→ **Given exercise**
Write each line out again exactly as written.

=-=-=-=-=

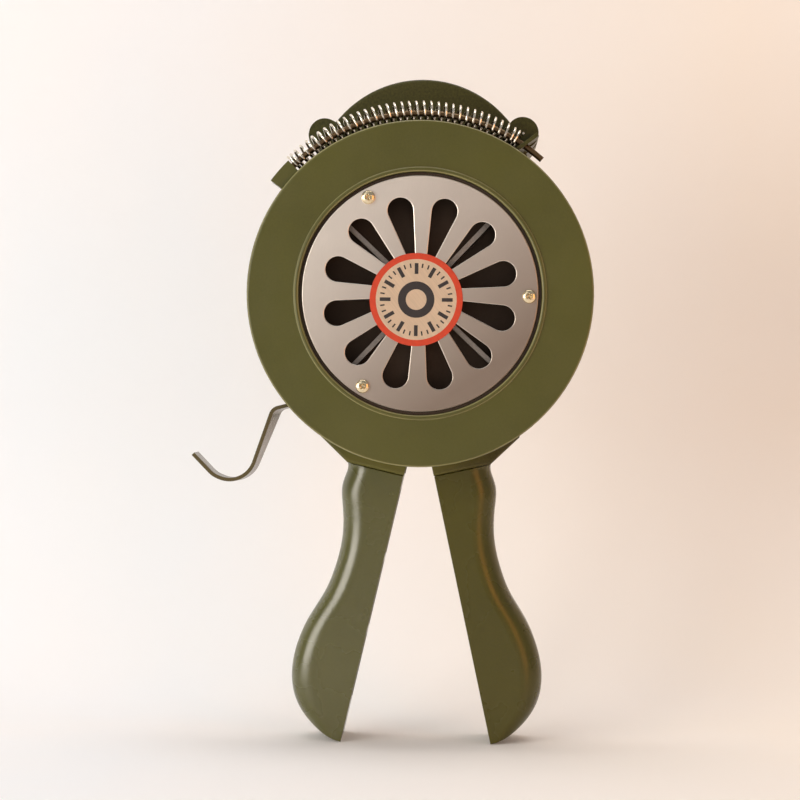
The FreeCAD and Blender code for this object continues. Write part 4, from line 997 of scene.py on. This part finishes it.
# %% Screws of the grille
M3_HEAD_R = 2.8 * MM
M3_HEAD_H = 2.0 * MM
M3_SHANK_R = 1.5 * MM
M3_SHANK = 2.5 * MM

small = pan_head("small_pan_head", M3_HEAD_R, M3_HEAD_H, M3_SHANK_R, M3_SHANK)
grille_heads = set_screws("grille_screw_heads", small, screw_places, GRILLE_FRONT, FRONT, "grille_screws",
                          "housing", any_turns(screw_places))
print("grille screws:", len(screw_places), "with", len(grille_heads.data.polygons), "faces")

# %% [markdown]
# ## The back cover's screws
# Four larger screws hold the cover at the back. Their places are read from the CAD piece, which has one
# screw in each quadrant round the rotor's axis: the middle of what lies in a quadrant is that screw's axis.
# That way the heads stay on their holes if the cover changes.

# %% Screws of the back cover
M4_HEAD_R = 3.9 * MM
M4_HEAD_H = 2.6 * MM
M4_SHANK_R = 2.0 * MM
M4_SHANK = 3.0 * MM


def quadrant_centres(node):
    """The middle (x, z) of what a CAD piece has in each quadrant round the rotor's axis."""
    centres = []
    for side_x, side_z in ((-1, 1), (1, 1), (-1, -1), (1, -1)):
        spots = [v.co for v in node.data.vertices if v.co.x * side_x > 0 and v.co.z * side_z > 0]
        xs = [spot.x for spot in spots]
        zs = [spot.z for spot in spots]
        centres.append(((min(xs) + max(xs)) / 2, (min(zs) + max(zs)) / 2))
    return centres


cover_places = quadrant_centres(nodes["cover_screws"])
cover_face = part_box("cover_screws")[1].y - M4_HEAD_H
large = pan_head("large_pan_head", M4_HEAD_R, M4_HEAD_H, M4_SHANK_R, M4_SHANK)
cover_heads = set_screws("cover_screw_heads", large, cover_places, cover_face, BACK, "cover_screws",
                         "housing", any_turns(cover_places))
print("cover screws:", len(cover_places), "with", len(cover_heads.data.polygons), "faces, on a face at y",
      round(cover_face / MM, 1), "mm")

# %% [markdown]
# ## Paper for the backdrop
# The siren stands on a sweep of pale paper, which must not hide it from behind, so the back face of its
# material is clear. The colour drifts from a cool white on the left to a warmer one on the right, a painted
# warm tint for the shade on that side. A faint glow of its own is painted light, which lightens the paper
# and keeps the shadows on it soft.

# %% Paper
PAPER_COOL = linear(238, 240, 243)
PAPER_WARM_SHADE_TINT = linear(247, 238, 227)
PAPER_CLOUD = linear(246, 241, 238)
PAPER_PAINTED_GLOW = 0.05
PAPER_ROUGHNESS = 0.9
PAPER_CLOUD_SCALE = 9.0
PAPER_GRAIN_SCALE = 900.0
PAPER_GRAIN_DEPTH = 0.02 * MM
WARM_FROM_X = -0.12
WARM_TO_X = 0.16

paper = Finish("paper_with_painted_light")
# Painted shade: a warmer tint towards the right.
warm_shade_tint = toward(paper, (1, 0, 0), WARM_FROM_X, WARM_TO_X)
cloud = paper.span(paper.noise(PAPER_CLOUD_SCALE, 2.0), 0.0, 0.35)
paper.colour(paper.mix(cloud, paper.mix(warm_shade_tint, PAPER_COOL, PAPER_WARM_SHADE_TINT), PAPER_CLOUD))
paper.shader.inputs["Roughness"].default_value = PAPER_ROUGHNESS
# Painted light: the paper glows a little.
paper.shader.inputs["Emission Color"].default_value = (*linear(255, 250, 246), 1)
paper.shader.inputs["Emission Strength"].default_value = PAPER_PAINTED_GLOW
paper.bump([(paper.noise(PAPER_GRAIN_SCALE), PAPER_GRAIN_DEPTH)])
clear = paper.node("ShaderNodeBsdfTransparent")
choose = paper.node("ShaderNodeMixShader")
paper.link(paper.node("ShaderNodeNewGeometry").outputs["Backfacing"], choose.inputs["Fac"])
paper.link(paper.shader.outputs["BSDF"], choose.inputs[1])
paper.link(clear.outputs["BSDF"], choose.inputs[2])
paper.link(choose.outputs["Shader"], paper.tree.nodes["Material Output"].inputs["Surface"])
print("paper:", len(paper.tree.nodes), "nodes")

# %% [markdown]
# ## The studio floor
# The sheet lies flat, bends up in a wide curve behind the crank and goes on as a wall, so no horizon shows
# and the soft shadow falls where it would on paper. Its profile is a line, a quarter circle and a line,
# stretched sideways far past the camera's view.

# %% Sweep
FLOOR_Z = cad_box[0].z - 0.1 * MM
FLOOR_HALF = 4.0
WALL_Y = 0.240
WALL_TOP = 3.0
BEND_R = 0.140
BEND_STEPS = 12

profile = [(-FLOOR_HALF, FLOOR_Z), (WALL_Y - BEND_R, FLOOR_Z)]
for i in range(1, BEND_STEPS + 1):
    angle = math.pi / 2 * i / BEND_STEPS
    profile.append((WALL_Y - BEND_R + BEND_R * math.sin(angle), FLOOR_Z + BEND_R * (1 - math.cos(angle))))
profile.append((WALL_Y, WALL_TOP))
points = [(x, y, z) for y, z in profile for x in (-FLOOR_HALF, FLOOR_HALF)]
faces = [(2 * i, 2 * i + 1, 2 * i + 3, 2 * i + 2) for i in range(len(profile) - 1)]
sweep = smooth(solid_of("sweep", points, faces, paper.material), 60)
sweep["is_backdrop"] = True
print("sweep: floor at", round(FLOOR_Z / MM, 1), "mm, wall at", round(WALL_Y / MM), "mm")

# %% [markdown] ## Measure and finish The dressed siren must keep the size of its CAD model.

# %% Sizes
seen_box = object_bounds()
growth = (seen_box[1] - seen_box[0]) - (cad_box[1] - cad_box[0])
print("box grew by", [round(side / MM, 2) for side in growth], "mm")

=-=-=-=-=

→ **Answer to the problem**
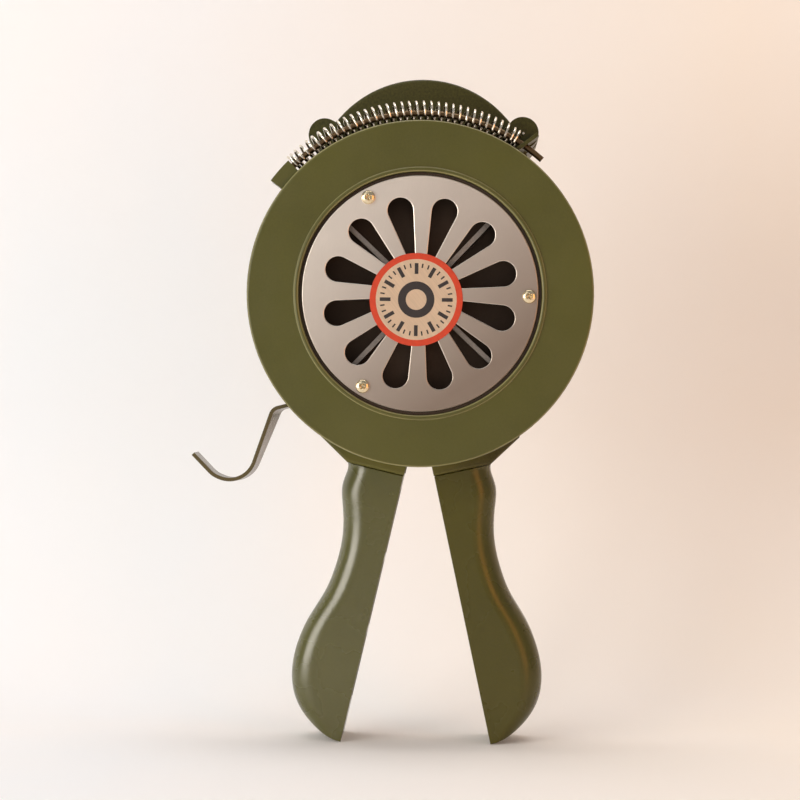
The FreeCAD and Blender code for this object continues. Write part 4, from line 997 of scene.py on. This part finishes it.
# %% Screws of the grille
M3_HEAD_R = 2.8 * MM
M3_HEAD_H = 2.0 * MM
M3_SHANK_R = 1.5 * MM
M3_SHANK = 2.5 * MM

small = pan_head("small_pan_head", M3_HEAD_R, M3_HEAD_H, M3_SHANK_R, M3_SHANK)
grille_heads = set_screws("grille_screw_heads", small, screw_places, GRILLE_FRONT, FRONT, "grille_screws",
                          "housing", any_turns(screw_places))
print("grille screws:", len(screw_places), "with", len(grille_heads.data.polygons), "faces")

# %% [markdown]
# ## The back cover's screws
# Four larger screws hold the cover at the back. Their places are read from the CAD piece, which has one
# screw in each quadrant round the rotor's axis: the middle of what lies in a quadrant is that screw's axis.
# That way the heads stay on their holes if the cover changes.

# %% Screws of the back cover
M4_HEAD_R = 3.9 * MM
M4_HEAD_H = 2.6 * MM
M4_SHANK_R = 2.0 * MM
M4_SHANK = 3.0 * MM


def quadrant_centres(node):
    """The middle (x, z) of what a CAD piece has in each quadrant round the rotor's axis."""
    centres = []
    for side_x, side_z in ((-1, 1), (1, 1), (-1, -1), (1, -1)):
        spots = [v.co for v in node.data.vertices if v.co.x * side_x > 0 and v.co.z * side_z > 0]
        xs = [spot.x for spot in spots]
        zs = [spot.z for spot in spots]
        centres.append(((min(xs) + max(xs)) / 2, (min(zs) + max(zs)) / 2))
    return centres


cover_places = quadrant_centres(nodes["cover_screws"])
cover_face = part_box("cover_screws")[1].y - M4_HEAD_H
large = pan_head("large_pan_head", M4_HEAD_R, M4_HEAD_H, M4_SHANK_R, M4_SHANK)
cover_heads = set_screws("cover_screw_heads", large, cover_places, cover_face, BACK, "cover_screws",
                         "housing", any_turns(cover_places))
print("cover screws:", len(cover_places), "with", len(cover_heads.data.polygons), "faces, on a face at y",
      round(cover_face / MM, 1), "mm")

# %% [markdown]
# ## Paper for the backdrop
# The siren stands on a sweep of pale paper, which must not hide it from behind, so the back face of its
# material is clear. The colour drifts from a cool white on the left to a warmer one on the right, a painted
# warm tint for the shade on that side. A faint glow of its own is painted light, which lightens the paper
# and keeps the shadows on it soft.

# %% Paper
PAPER_COOL = linear(238, 240, 243)
PAPER_WARM_SHADE_TINT = linear(247, 238, 227)
PAPER_CLOUD = linear(246, 241, 238)
PAPER_PAINTED_GLOW = 0.05
PAPER_ROUGHNESS = 0.9
PAPER_CLOUD_SCALE = 9.0
PAPER_GRAIN_SCALE = 900.0
PAPER_GRAIN_DEPTH = 0.02 * MM
WARM_FROM_X = -0.12
WARM_TO_X = 0.16

paper = Finish("paper_with_painted_light")
# Painted shade: a warmer tint towards the right.
warm_shade_tint = toward(paper, (1, 0, 0), WARM_FROM_X, WARM_TO_X)
cloud = paper.span(paper.noise(PAPER_CLOUD_SCALE, 2.0), 0.0, 0.35)
paper.colour(paper.mix(cloud, paper.mix(warm_shade_tint, PAPER_COOL, PAPER_WARM_SHADE_TINT), PAPER_CLOUD))
paper.shader.inputs["Roughness"].default_value = PAPER_ROUGHNESS
# Painted light: the paper glows a little.
paper.shader.inputs["Emission Color"].default_value = (*linear(255, 250, 246), 1)
paper.shader.inputs["Emission Strength"].default_value = PAPER_PAINTED_GLOW
paper.bump([(paper.noise(PAPER_GRAIN_SCALE), PAPER_GRAIN_DEPTH)])
clear = paper.node("ShaderNodeBsdfTransparent")
choose = paper.node("ShaderNodeMixShader")
paper.link(paper.node("ShaderNodeNewGeometry").outputs["Backfacing"], choose.inputs["Fac"])
paper.link(paper.shader.outputs["BSDF"], choose.inputs[1])
paper.link(clear.outputs["BSDF"], choose.inputs[2])
paper.link(choose.outputs["Shader"], paper.tree.nodes["Material Output"].inputs["Surface"])
print("paper:", len(paper.tree.nodes), "nodes")

# %% [markdown]
# ## The studio floor
# The sheet lies flat, bends up in a wide curve behind the crank and goes on as a wall, so no horizon shows
# and the soft shadow falls where it would on paper. Its profile is a line, a quarter circle and a line,
# stretched sideways far past the camera's view.

# %% Sweep
FLOOR_Z = cad_box[0].z - 0.1 * MM
FLOOR_HALF = 4.0
WALL_Y = 0.240
WALL_TOP = 3.0
BEND_R = 0.140
BEND_STEPS = 12

profile = [(-FLOOR_HALF, FLOOR_Z), (WALL_Y - BEND_R, FLOOR_Z)]
for i in range(1, BEND_STEPS + 1):
    angle = math.pi / 2 * i / BEND_STEPS
    profile.append((WALL_Y - BEND_R + BEND_R * math.sin(angle), FLOOR_Z + BEND_R * (1 - math.cos(angle))))
profile.append((WALL_Y, WALL_TOP))
points = [(x, y, z) for y, z in profile for x in (-FLOOR_HALF, FLOOR_HALF)]
faces = [(2 * i, 2 * i + 1, 2 * i + 3, 2 * i + 2) for i in range(len(profile) - 1)]
sweep = smooth(solid_of("sweep", points, faces, paper.material), 60)
sweep["is_backdrop"] = True
print("sweep: floor at", round(FLOOR_Z / MM, 1), "mm, wall at", round(WALL_Y / MM), "mm")

# %% [markdown] ## Measure and finish The dressed siren must keep the size of its CAD model.

# %% Sizes
seen_box = object_bounds()
growth = (seen_box[1] - seen_box[0]) - (cad_box[1] - cad_box[0])
print("box grew by", [round(side / MM, 2) for side in growth], "mm")